Dito isto, evindencio que os dados da história começaram a rolar. O relógio da humanidade começara a girar junto com os outros já submersos no oceano do tempo e do espaço. A dupla desapareceu de vista naquelas águas e deu início à aventura humana. Agora já posso chamá-los assim, de espíritos viventes. Iniciaram seu mergulho na existência. E a jangada permaceu ali, inerte, em sua transcendência atemporal. Aguardando nada acontecer e indo para lugar nenhum.
Sabe-se que neste mergulho venturoso, nossos homens buscaram o tempo todo saciar aquela chama que queimava sua ansiedade. Pensou, criou, destruiu e reconstruiu. Debateram-se e mataram-se em palestras e em guerras. Traíram uns aos outros, competiram vorazmente. Se suicidaram de tanto saberem ou por não saberem de nada também. Foram crucificados e queimados em fogueiras, cortaram suas próprias cabeças e furaram os tão admirados olhos. Explodiram-se e amaram-se, intensamente. Misturaram horrores e maravilhas em toda sua jornada submarina. Jogaram aviões contra torres e invetaram crenças sobre novas jangadas. Aprenderam a cozinhar e a voar, sem nunca esquecer de guerrear. Passaram pelos dias de hoje e seguiram adiante, sob os ponteiros dos relógios obedientes.
Nada disso eu vi ou sonhei, tal qual um profeta. São apenas imagens criadas em minha mente.E essas imagens ainda não cessaram. Elas prosseguem assim... Eu bem poderia imaginar o casal recém-mergulhado, retornando à superfície angustiado e exausto. Ofegantes, subiriam os dois na mesma velha jangada e deitariam sobre aqueles eternos troncos, duros e ásperos. Após descansarem, seguiriam de castigo naquela situação miserável e depressiva. Após desiludirem-se com todas as experiências e terem topado com muros em todas as perguntas. Assim seguiriam sua tortuosa flutuação. Só que desta vez com uma consciência esmagando seus instintos primitivos.

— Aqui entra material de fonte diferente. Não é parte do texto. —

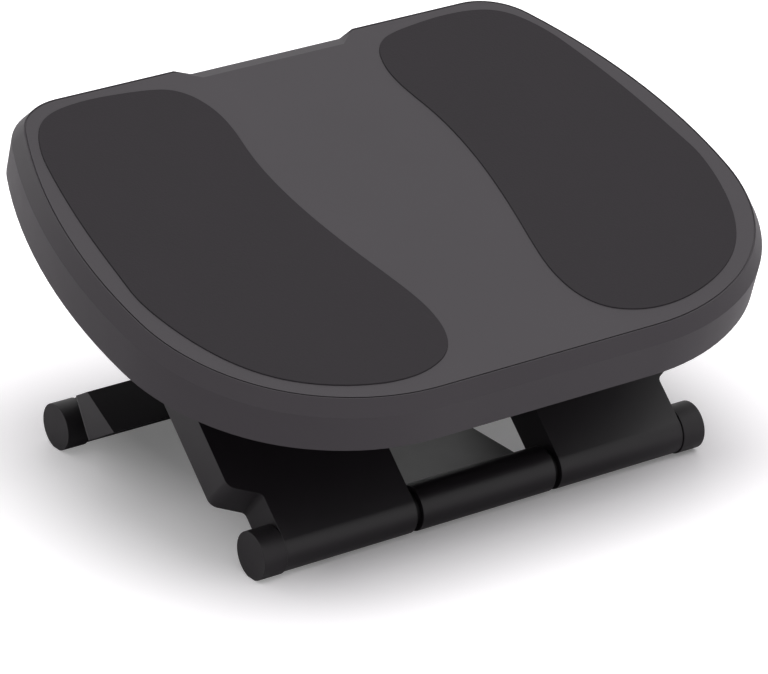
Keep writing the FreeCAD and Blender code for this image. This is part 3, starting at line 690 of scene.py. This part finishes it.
@dataclass
class Studio:
    """Pale floor, soft lights and the camera."""

    panels: tuple[SoftPanel, ...] = (
        SoftPanel("sky_panel", (0.1, -0.6, 2.45), size=2.4, power=49.0),
        SoftPanel("back_panel", (-0.9, 2.3, 0.9), size=1.6, power=4.0),
    )
    target: Place = (0.0, 0.0, 0.1)
    floor_size: float = 14.0
    floor_drop: float = 0.2 * MM
    floor_colour: Colour = (0.93, 0.90, 0.93)
    floor_roughness: float = 0.5
    floor_gloss: float = 0.25
    # Painted shade on the floor: the camera-only glow is weakest over this box and rises to its far level
    # within the reach below, so the floor looks shaded around the object.
    footprint: Place = (0.14, 0.125, 1.0)
    footprint_middle: Place = (0.025, 0.028, 0.0)
    painted_glow_reach: float = 0.22
    near_painted_glow: float = 0.14
    far_painted_glow: float = 0.75
    around: float = 0.3
    camera_place: Place = (-1.598787, -2.29225, 1.310001)
    azimuth: float = 34.73
    elevation: float = 23.66
    lens: float = 229.694
    sensor: float = 36.0
    farthest: float = 50.0

    def build(self) -> None:
        """Build the floor, world, lamps and camera."""
        self.lay_floor()
        self.light_world()
        for panel in self.panels:
            self.hang(panel)
        self.set_camera()

    def lay_floor(self) -> None:
        """A wide pale floor with a painted glow that only the camera sees: weak over the object's footprint,
        so a painted shade lies around the object, and white farther away.
        """
        bpy.ops.object.select_all(action="DESELECT")
        bpy.ops.mesh.primitive_plane_add(size=self.floor_size, location=(0.0, 0.0, -self.floor_drop))
        floor = bpy.context.object
        floor.name = "studio_floor"
        web = NodeWeb("studio_floor")
        web.shader.inputs["Base Color"].default_value = (*self.floor_colour, 1.0)
        web.shader.inputs["Roughness"].default_value = self.floor_roughness
        web.shader.inputs["Specular IOR Level"].default_value = self.floor_gloss
        # Painted light: a camera-only glow that rises with the distance from the footprint, leaving a
        # painted shade near the object.
        rise = web.tree.nodes.new("ShaderNodeMapRange")
        rise.inputs["From Max"].default_value = self.painted_glow_reach
        rise.inputs["To Min"].default_value = self.near_painted_glow
        rise.inputs["To Max"].default_value = self.far_painted_glow
        web.link(self.way_out(web), rise.inputs["Value"])
        path = web.tree.nodes.new("ShaderNodeLightPath")
        seen = web.tree.nodes.new("ShaderNodeMath")
        seen.operation = "MULTIPLY"
        web.link(path.outputs["Is Camera Ray"], seen.inputs[0])
        web.link(rise.outputs["Result"], seen.inputs[1])
        glow = web.tree.nodes.new("ShaderNodeEmission")
        web.link(seen.outputs["Value"], glow.inputs["Strength"])
        both = web.tree.nodes.new("ShaderNodeAddShader")
        web.link(web.shader.outputs["BSDF"], both.inputs[0])
        web.link(glow.outputs["Emission"], both.inputs[1])
        web.link(both.outputs["Shader"], web.output.inputs["Surface"])
        floor.data.materials.append(web.material)

    def way_out(self, web: NodeWeb) -> Socket:
        """Measure how far a point of the floor lies outside the object's footprint.

        Args:
            web: The floor's material.

        Returns:
            The distance socket, 0 under the object.
        """
        place = web.object_place()
        for step, values in (
            ("SUBTRACT", self.footprint_middle),
            ("ABSOLUTE", None),
            ("SUBTRACT", self.footprint),
            ("MAXIMUM", (0.0, 0.0, 0.0)),
            ("LENGTH", None),
        ):
            node = web.tree.nodes.new("ShaderNodeVectorMath")
            node.operation = step
            web.link(place, node.inputs[0])
            if values is not None:
                node.inputs[1].default_value = values
            place = node.outputs["Value" if step == "LENGTH" else "Vector"]
        return place

    def light_world(self) -> None:
        """Even surrounding light, with white where the camera or a reflection looks past the floor."""
        world = bpy.data.worlds.new("studio")
        bpy.context.scene.world = world
        world.use_nodes = True
        tree = world.node_tree
        tree.nodes.clear()
        path = tree.nodes.new("ShaderNodeLightPath")
        seen = tree.nodes.new("ShaderNodeMath")
        seen.operation = "MAXIMUM"
        tree.links.new(path.outputs["Is Camera Ray"], seen.inputs[0])
        tree.links.new(path.outputs["Is Glossy Ray"], seen.inputs[1])
        through = tree.nodes.new("ShaderNodeMath")
        through.operation = "MAXIMUM"
        tree.links.new(seen.outputs["Value"], through.inputs[0])
        tree.links.new(path.outputs["Is Transmission Ray"], through.inputs[1])
        light = tree.nodes.new("ShaderNodeBackground")
        light.inputs["Strength"].default_value = self.around
        white = tree.nodes.new("ShaderNodeBackground")
        for shader in (light, white):
            shader.inputs["Color"].default_value = (1.0, 1.0, 1.0, 1.0)
        mix = tree.nodes.new("ShaderNodeMixShader")
        output = tree.nodes.new("ShaderNodeOutputWorld")
        tree.links.new(through.outputs["Value"], mix.inputs["Fac"])
        tree.links.new(light.outputs["Background"], mix.inputs[1])
        tree.links.new(white.outputs["Background"], mix.inputs[2])
        tree.links.new(mix.outputs["Shader"], output.inputs["Surface"])

    def hang(self, panel: SoftPanel) -> None:
        """Hang a soft lamp that faces the target.

        Args:
            panel: The lamp's place, size and power.
        """
        lamp = bpy.data.lights.new(panel.name, "AREA")
        lamp.shape = "SQUARE"
        lamp.size = panel.size
        lamp.energy = panel.power
        holder = bpy.data.objects.new(panel.name, lamp)
        bpy.context.scene.collection.objects.link(holder)
        holder.location = panel.place
        facing = Vector(self.target) - Vector(panel.place)
        holder.rotation_euler = facing.to_track_quat("-Z", "Y").to_euler()

    def set_camera(self) -> None:
        """Set the camera at the photograph's viewing angle."""
        turn, rise = math.radians(self.azimuth), math.radians(self.elevation)
        ahead = Vector((math.sin(turn) * math.cos(rise), math.cos(turn) * math.cos(rise), -math.sin(rise)))
        right = Vector((math.cos(turn), -math.sin(turn), 0.0))
        up = right.cross(ahead)
        camera = bpy.data.cameras.new("camera")
        camera.lens = self.lens
        camera.sensor_width = self.sensor
        camera.sensor_fit = "HORIZONTAL"
        camera.clip_end = self.farthest
        holder = bpy.data.objects.new("camera", camera)
        bpy.context.scene.collection.objects.link(holder)
        axes = Matrix((right, up, -ahead)).transposed().to_4x4()
        holder.matrix_world = Matrix.Translation(Vector(self.camera_place)) @ axes
        bpy.context.scene.camera = holder


def main() -> None:
    """Build every sub-assembly, then the studio."""
    logging.basicConfig(level=logging.INFO, format="%(name)s: %(message)s")
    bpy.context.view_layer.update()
    bpy.context.scene.view_settings.view_transform = "Standard"
    materials = {finish.name: finish.material() for finish in FINISHES}
    for assembly in (Deck, PivotHardware, Legs, FloorFrame):
        assembly(materials).build()
    Studio().build()


if __name__ == "__main__":
    main()
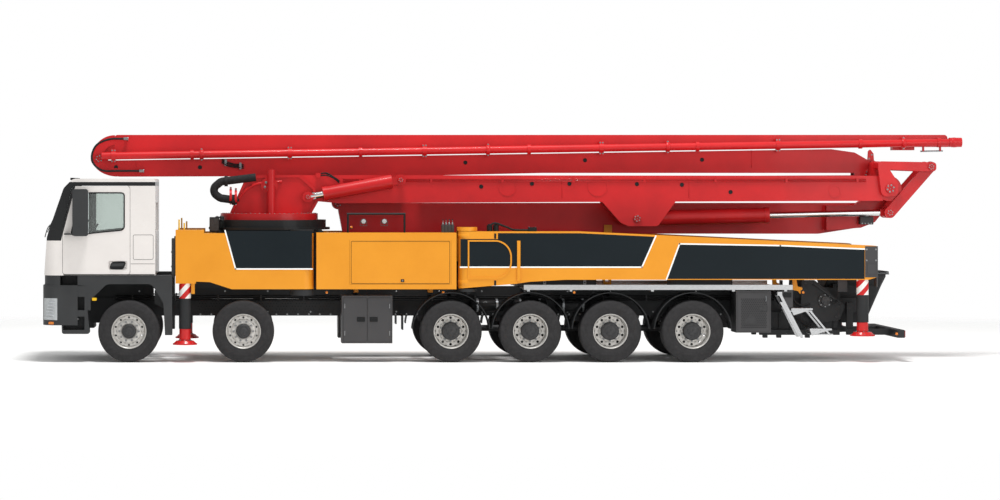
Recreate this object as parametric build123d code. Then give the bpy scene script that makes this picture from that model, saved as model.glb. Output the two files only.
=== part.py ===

Mas não concluirei assim. Esse escrito seria demasiado pessimista e iria contra as próprias imagens que surgiram em flashes na minha imaginação. O que vejo, no final de tudo. Aliás, no momento logo após o final de tudo é o seguinte... Vejo borbolhas no oceano do tempo, quebrando a calmaria daquele limiar frágil que separa nossos dois planos imaginários. Sob um som retumbante de uma orquestra gigantesca, toneladas de litros de água seriam deslocados para os lados em ondas e espumas enevoadas. E, do epicentro deste turbilhão, despontaria um gigantesco navio de marfim, impecavelmente branco. Uma branco puríssimo que rebentaria a estúpida jangada em mil pedacinhos igualmente estúpidos. Este navio subiria à superfície imponentemente, como um Gigante grandioso e pomposo que domina os mares só com a sua presença onipotente. Demoraria alguns minutos para que a colossal estrutura saísse totalmente das águas e deitasse, reluzente em sua alvura, sobre a superfície. Enquanto isso águas escorreriam pelas suas laterais como cachoeiras preguiçosas. Milhões de cornetas saudariam a eternidade alcançada. Enfim o ápice da humanidade chegara. As centenas de bandeiras das nações tremulariam sobre enormes hastes, como arranha-céus, que enfeitariam todo o quilométrico convés límpido e vistoso, igualmente de marfim, recheado de tapeçarias refinadas.
Todos os belos homens existentes, habitantes da belonave escultural, se amariam e se abraçariam, relembrando os rechaços sofridos pelos antigos durante toda aquela bábarie vivida nas profundezas do oceano histórico. Derramariam lágrimas pelos corajosos antepassados que contribuiram com seu suor e sangue para que, enfim, os homens pudessem retornar à superfície com todo o seu espírito latente já satisfeito e respondido. Só haveria paz e sorrisos. A bárbarie fora apenas o esforço e os erros necessários para que a humanidade enfim se encontrasse.
Desta vez a embarcação era, de fato, merecedora da alma bela e amorosa dos homens e mulheres que nela viviam e navagavam. E enfim ela seguiria seu curso infinito, guiada por olhos brilhantes e espíritos radiantes.
Esse foi um devaneio eloqüente, acima de tudo, exagerado. Mas teve lá suas inspirações. Graças ao Sr. Settembrini, o grande e pemagogo humanista do livro "A Montanha Mágica" de Thomas Mann, brotou-me este devaneio. Mas, infelizmente, permanecemos na barbárie.